NCPA - National Center for Policy Analysis


May 2, 2006

The Tax Foundation's State Business Tax Climate Index (SBTCI) is a tool for business executives, policymakers and the media to gauge how their states' tax systems compare with other states, says Curtis Dubay and Scott Hodge of the Tax Foundation.

Indeed, SBTCI researchers studied complex variables, and then ranked the 50 states according to the best and worst tax climates:

  • The five best tax environments are Wyoming, South Dakota, Alaska, Florida and Nevada.
  • The worst tax environments are Arkansas, Iowa, Nebraska, Kentucky and Maine.

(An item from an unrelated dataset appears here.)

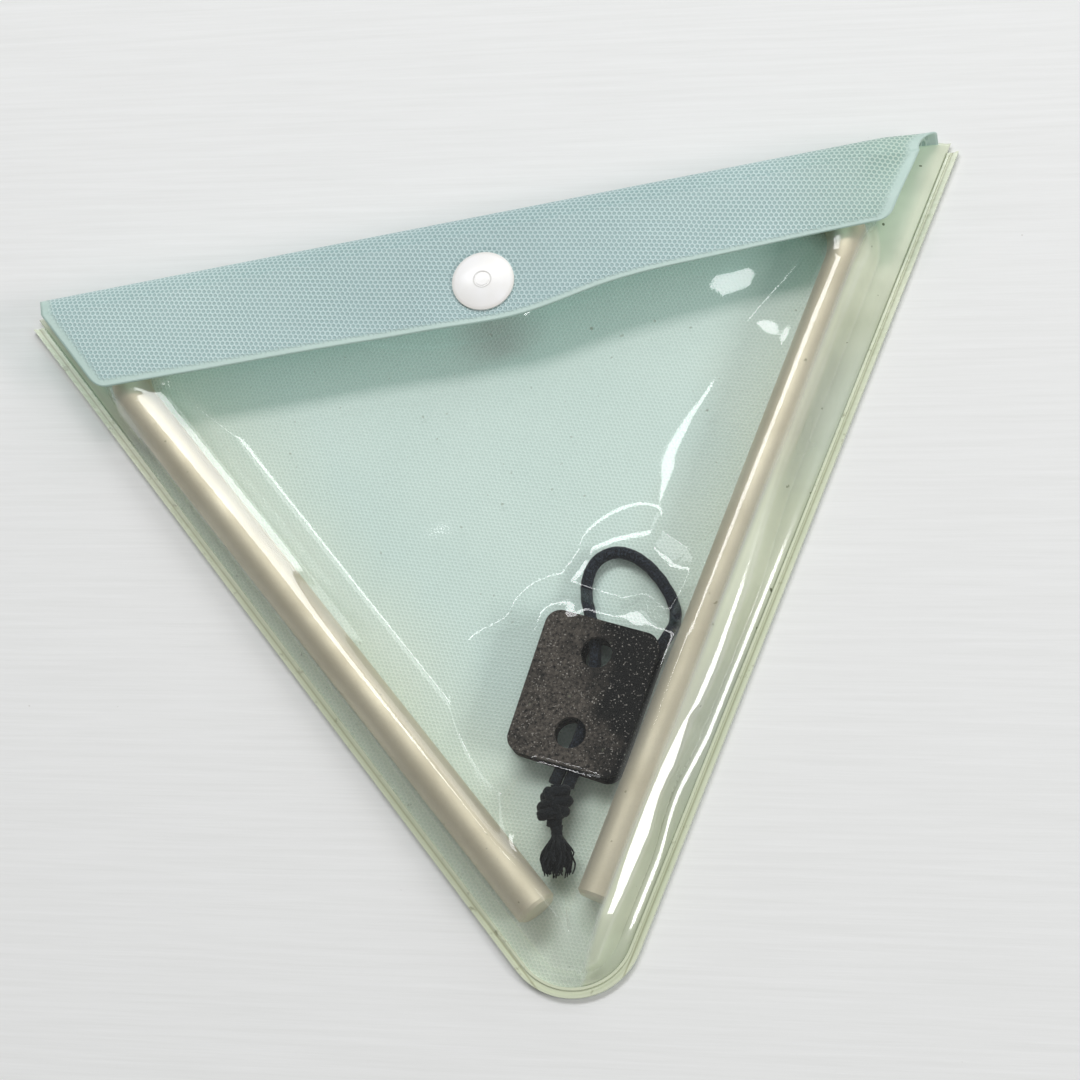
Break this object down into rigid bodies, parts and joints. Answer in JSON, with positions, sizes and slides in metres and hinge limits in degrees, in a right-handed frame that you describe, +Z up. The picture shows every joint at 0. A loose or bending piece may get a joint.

The Tax Foundation also found that:

  • Business owners must grapple with a wide assortment of other issues besides taxes: proximity to consumers or raw materials, or a highly educated labor pool.
  • While these other concerns may seem more important than a good tax system, taxes can positively or negatively affect a business's position with regard to these very resources.
  • Ultimately, states must strive for tax systems that are economically neutral -- systems that do not favor one economic activity over another, and are reasonable enough not to interfere substantially in business decisions.

According to the researchers, the SBTCI should be used to:

  • Pinpoint the improvements that would enhance their competitiveness the most.
  • Determine where they gain a competitive advantage and work to strengthen their advantage in those areas, or work to improve the factors on which they do not score as well.

In a highly competitive global market, states need to make their tax systems friendly to business in order to facilitate the expansion and growth of business. A simple tax system that is fair to all businesses is the best way for states to have a competitive business tax climate, say the researchers.